Final thought: Why would Richard want to marry Joan? They just met. Yes, she has red hair, a serious career and really big breasts but he barely knows her. And it's not just Kevin, anyone who has been paying attention to this show knows that marriage is a bad deal for men. As it is in real life these days. Shy would Richard be so enthralled.

And why does Joan says she has been divorced twice?


  1. Eh, there were a lot of unconvincing moments in this episode. I take it as part of your esoteric Mad Men thesis that a lot of the surface-level plot stuff is basically irrelevant to the real story, which is based on our intuitions about the character types that the different figures reveal. This is an episode that bolsters your thesis because so many of the plot points could just be ignored without much damage to the overall story.

    To be honest, the idea that Glen Bishop has been obsessed with Betty for a decade simply isn't credible. Yes, he did creepy stuff when he was ten, but he was just a weird little kid... then he was semi-normal for about five years (I think he was rehabilitated a bit), and now we are supposed to believe that there was a secret Betty-obsession the whole time? The narrative set-up just isn't there to support that; and why would it be?--Glen has never really been an important character. Really he's the kind of fictional character who should resent his writers because they screw him over all the time, they just throw him in whenever they need a bit of domestic creepiness.

    And yes--why does she say she's been divorced twice?

    1. I understand your point but I buy the Glen Bishop line for reasons I will expand on in a future post.
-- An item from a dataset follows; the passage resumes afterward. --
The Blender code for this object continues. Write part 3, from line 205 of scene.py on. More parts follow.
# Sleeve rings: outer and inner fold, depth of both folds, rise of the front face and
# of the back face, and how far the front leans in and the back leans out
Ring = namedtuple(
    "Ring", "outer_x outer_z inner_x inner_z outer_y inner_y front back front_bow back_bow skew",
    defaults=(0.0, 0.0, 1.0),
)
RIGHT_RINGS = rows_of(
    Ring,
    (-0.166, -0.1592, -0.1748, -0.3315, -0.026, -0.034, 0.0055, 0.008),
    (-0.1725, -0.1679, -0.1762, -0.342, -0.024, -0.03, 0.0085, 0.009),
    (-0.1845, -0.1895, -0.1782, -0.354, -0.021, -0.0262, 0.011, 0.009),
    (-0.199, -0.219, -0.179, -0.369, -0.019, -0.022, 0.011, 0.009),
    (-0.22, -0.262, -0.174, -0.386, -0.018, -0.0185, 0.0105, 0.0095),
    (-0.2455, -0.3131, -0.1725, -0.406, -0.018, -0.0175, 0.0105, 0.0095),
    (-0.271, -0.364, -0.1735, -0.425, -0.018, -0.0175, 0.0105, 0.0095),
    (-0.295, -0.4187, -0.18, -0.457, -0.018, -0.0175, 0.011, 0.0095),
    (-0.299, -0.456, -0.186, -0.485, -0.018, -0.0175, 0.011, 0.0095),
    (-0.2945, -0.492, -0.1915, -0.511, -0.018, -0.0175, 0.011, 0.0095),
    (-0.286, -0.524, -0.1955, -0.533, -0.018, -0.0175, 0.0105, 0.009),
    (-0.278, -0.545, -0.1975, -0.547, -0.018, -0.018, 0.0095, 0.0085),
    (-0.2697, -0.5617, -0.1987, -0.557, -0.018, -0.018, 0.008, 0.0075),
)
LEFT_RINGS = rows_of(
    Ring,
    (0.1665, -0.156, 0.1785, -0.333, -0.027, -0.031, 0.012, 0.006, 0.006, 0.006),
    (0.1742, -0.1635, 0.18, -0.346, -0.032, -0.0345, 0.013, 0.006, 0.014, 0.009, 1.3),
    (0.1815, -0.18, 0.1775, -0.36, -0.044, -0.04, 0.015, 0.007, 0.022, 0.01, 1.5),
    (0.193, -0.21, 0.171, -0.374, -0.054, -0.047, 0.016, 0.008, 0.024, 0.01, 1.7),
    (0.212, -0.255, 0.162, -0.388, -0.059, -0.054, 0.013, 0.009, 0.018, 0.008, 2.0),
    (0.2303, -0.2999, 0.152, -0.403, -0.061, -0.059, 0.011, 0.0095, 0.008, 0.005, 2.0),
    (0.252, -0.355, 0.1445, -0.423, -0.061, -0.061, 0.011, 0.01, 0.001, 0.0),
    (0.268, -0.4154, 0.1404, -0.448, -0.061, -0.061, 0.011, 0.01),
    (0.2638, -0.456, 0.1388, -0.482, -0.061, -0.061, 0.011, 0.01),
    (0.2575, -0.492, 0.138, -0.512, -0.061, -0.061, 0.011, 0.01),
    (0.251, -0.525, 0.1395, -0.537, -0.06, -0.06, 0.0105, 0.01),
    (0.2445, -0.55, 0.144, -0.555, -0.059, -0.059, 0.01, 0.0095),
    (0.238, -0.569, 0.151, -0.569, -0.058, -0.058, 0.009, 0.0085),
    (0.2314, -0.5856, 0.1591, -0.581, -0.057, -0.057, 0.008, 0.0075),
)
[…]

He's a minor character so we don't get to see a lot of his development. In a case like that, I think it's perfectly acceptable narrative technique to have a character do something late in the action that retroactively changes the meaning of his previous actions.

      I'll have a lot more to say about esoterica in future posts too.
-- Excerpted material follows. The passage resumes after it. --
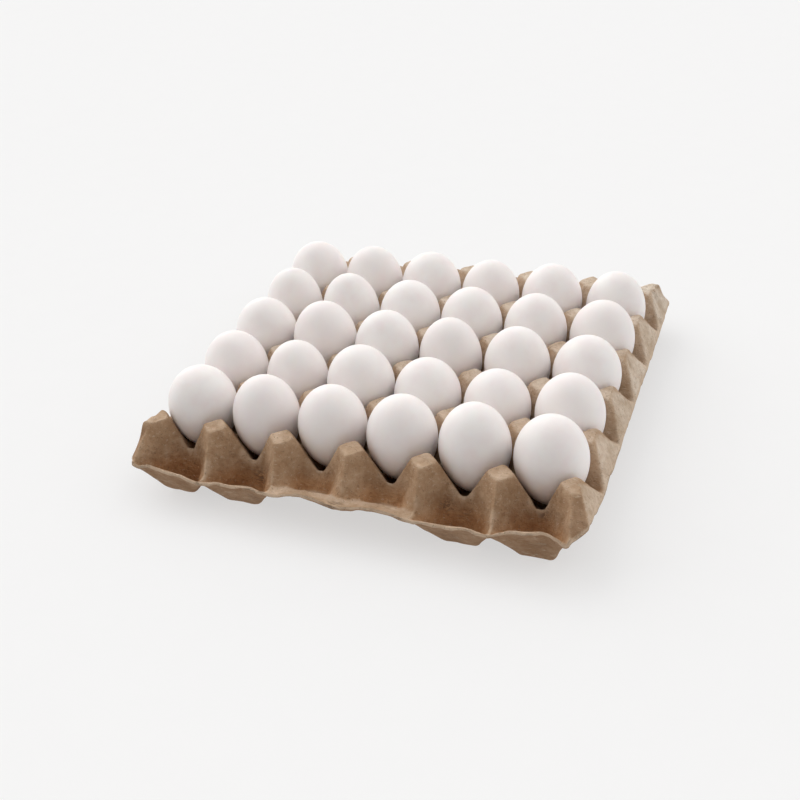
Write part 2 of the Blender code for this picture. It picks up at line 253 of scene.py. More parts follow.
# Side walls: steep outer slopes under the side posts, notched down to the lip at every cup.
NOTCH_X, NOTCH_Z = 148.8 * MM, 25.5 * MM
SIDE_WALL_SLOPE, NOTCH_SLOPE = 1.4, 0.6
notch = np.clip((off_lines(y, post_rows) - CREST_HALF) / (pitch / 2 - CREST_HALF), 0, 1)
crest_x = SIDE_CREST_X + (NOTCH_X - SIDE_CREST_X) * notch
crest_z = post_top + (NOTCH_Z - post_top) * notch
inner_slope = SIDE_WALL_SLOPE + (NOTCH_SLOPE - SIDE_WALL_SLOPE) * notch
side_inside = crest_z - inner_slope * (crest_x - np.abs(x))
side_inside = np.where(past_end > 0, 0, side_inside)
crest_x = np.where(past_end > 0, np.minimum(outer_x, half_side - SAMPLE), crest_x)
crest_z = np.where(past_end > 0, outer_z, crest_z)
side_outside = side_lips + (crest_z - side_lips) * (half_side - np.abs(x)) / (half_side - crest_x)
side_outside = np.where((past_end > 0) & (np.abs(x) < outer_x), 2 * post_top, side_outside)

FILLET, SIDE_FILLET = 0.9 * MM, 0.5 * MM
moulded = highest(FILLET, posts, row_webs, column_webs, floors, end_walls, ridges, corner_posts,
                  lip_walls, side_inside)
moulded = lowest(SIDE_FILLET, moulded, side_outside)

# Cups are round where the eggs touch them, so the posts are hollowed a little towards each egg.
CLEARANCE = 0.7 * MM
CUP_FILLET = 0.3 * MM
egg_nodes = sorted(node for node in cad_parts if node.startswith("egg_"))


def widest_height(node):
    """The height at which an egg's solid is widest."""
    return max((v.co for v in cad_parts[node].data.vertices), key=lambda c: c.x).z


for node in egg_nodes:
    low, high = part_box(node)
    widest = widest_height(node)
    from_egg = np.hypot(x - middle(node).x, y - middle(node).y)
    round_part = np.sqrt(np.clip(1 - (from_egg / ((high.x - low.x) / 2 + CLEARANCE)) ** 2, 0, 1))
    egg_below = widest - (widest - low.z + CLEARANCE) * round_part
    moulded = np.where(round_part > 0, lowest(CUP_FILLET, moulded, egg_below), moulded)
moulded = np.minimum(moulded, post_top)

chance = np.random.default_rng(6)


def rolling(width, height):
    """Unevenness of the felt: hills and hollows about `width` across."""
    hills = softened(chance.standard_normal(x.shape), width)
    return hills * (height / hills.std())


# The rounded shape, and where on it the felt lies on a ridge, in a hollow, on a steep wall, on an
# outer side slope or on the narrow face of a corner post: these places differ in colour, and most
# of that colour is painted light and shade: a highlight on ridges, warm bounced light in hollows,
# shade on steep walls and on the corner faces. The outer side slopes are drawn paler.
EDGE_ROUND = 0.55 * MM
CREASE_ROUND = 2.2 * MM
HOLLOW_ROUND = 11 * MM
HOLLOW_DEPTH = (-1 * MM, 9 * MM)
STEEPNESS = (0.02, 0.3)
OUT_PAST_CREST = (-0.5 * MM, 1.5 * MM)
OUT_PAST_INNER_RIDGE, IN_FROM_OUTER_RIDGE = (0, 2 * MM), (0, 1 * MM)
OUT_PAST_CAP = (8 * MM, 11 * MM)
softer = softened(moulded, EDGE_ROUND)
convexity = (softer - softened(moulded, CREASE_ROUND)) / MM
# How hollow a place is: it drives the painted warm bounced light.
hollow = smooth_step(*HOLLOW_DEPTH, softened(moulded, HOLLOW_ROUND) - moulded)
rise_y, rise_x = np.gradient(softer, SAMPLE)
steep = smooth_step(*STEEPNESS, 1 - 1 / np.sqrt(1 + rise_x ** 2 + rise_y ** 2))
outer_side = smooth_step(*OUT_PAST_CREST, np.abs(x) - crest_x)
# The steep walls' mask, used only for painted shade: steep felt is drawn browner and darker.
shaded_wall = steep * (1 - outer_side)
# The corner posts' narrow faces, drawn darker as painted shade.
corner_face = smooth_step(*OUT_PAST_INNER_RIDGE, np.abs(x) - inner_x)
corner_face *= smooth_step(*IN_FROM_OUTER_RIDGE, outer_x - np.abs(x))
corner_face *= smooth_step(*OUT_PAST_CAP, past_end)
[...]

      At least one other person noticed the odd second divorce reference. I'd love for it to turn out that she and Paul Kinsey used to be married but I have no evidence for that.

    2. The other thing that makes the creepy-Glen plot credible is the badness of the acting. It has only gotten worse!
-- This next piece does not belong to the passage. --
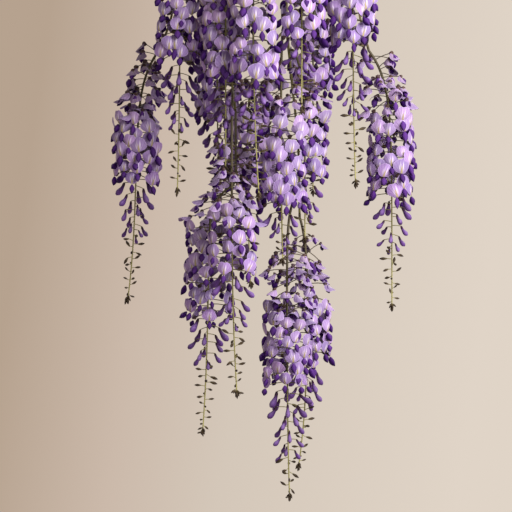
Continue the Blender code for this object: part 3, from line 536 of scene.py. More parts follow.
# %% Lilac banner
def banner_finish():
    finish, add = new_finish("lilac banner petal", Roughness=0.65, Specular_IOR_Level=0.15)
    x, y, own = read(add, "place")
    youth = read(add, "state")[0]
    side = add("Math", [x], operation="ABSOLUTE")[0]
    petal = add("ValToRGB", [youth], stops=[
        (0, "9C8CA6"), (0.3, "9E8AB0"), (0.6, "A18CBA"), (1, "977FB6")])[0]
    hue = add("MapRange", [own, 0, 1, 0.490, 0.520])[0]
    value = add("MapRange", [own, 0, 1, 0.78, 1.12])[0]
    petal = add("HueSaturation", {"Hue": hue, "Value": value, "Color": petal})[0]
    # painted shade: a deeper ring where the edge curves back, inside a thin pale rim that is
    # painted light, where the light comes through the petal
    centre = add("VectorMath", [add("CombineXYZ", [x, y])[0]], operation="LENGTH")["Value"]
    petal = tinted(add, petal, "7C6398", centre, 0.55, 0.92, 0.0, 0.22, **SMOOTH)
    petal = tinted(add, petal, "C3B0D6", centre, 0.90, 0.99, 0.0, 0.55, **SMOOTH)
    # a pale band on each side of the middle, broken into streaks by veins that fan out
    rise = add("Math", [y, 1.15], operation="ADD")[0]
    fan = add("Math", [x, rise], operation="ARCTAN2")[0]
    fan = add("Math", [fan, 26.0], operation="MULTIPLY")[0]
    vein = add("Math", [fan], operation="SINE")[0]
    vein = add("MapRange", [vein, 0.2, 1.0, 0.0, 0.30])[0]
    lobe = add("VectorMath", [add("CombineXYZ", [side, y])[0], (5.2, 1.15, 0.0), (-1.05, 0.10, 0.0)],
               operation="MULTIPLY_ADD")[0]
    lobe = add("VectorMath", [lobe], operation="LENGTH")["Value"]
    lobe = add("MapRange", [lobe, 0.25, 1.00, 0.44, 0.0], **SMOOTH)[0]
    fresh = add("MapRange", [youth, 0.1, 0.5, 0.35, 1.0])[0]
    lobe = add("Math", [lobe, fresh], operation="MULTIPLY")[0]
    streak = add("Math", [lobe, vein], operation="SUBTRACT")[0]
    petal = add("Mix", {0: streak, 6: petal, 7: linear("F3EDF1")}, **BLEND)[2]
    petal = add("Mix", {0: vein, 6: petal, 7: linear("775592")}, **BLEND)[2]
    # the thin green yellow line between the bands, with its point up
    wedge = add("Math", [y, 0.10, side], operation="MULTIPLY_ADD")[0]
    wedge = add("MapRange", [wedge, 0.01, 0.10, 0.85, 0.0], **SMOOTH)[0]
    low = add("MapRange", [y, -0.15, 0.30, 1.0, 0.0], **SMOOTH)[0]
    wedge = add("Math", [wedge, low], operation="MULTIPLY")[0]
    petal = add("Mix", {0: wedge, 6: petal, 7: linear("A3965E")}, **BLEND)[2]
    # the foot, in the shade of the cup
    petal = tinted(add, petal, "5B3F6E", y, -1.0, -0.82, 0.7, 0.0, **SMOOTH)
    return cover(finish, petal, vein, 0.0003)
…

      Oh, and I am surprised you didn't say anything about Don's speech as he fires Johnny Mathis. Did you write that part and send it in to Matt Weiner?

    3. Ha. That speech does sound like something I would say. There were a few times in my younger years when I needed to be on the receiving end of speech like that but there was no one in my life to make it.

      I'm amazed how many people writing about the show thought that interaction went in favour of Mathis. A lot of people really, really hate Don.

      I really liked the everything Don had to say this episode and I tend to read his inability to come up with anything in the way of future vision as a reflection of his own unhappiness with the business he is in. It's time for Don to move on.

      You're absolutely right about the acting. Betty is always played in that wooden style, I don't if that is because she was asked to do it that way or if that is all the acting January Jones is capable of. I tend to think the former. Weiner's kid playing Glen definitely can't act.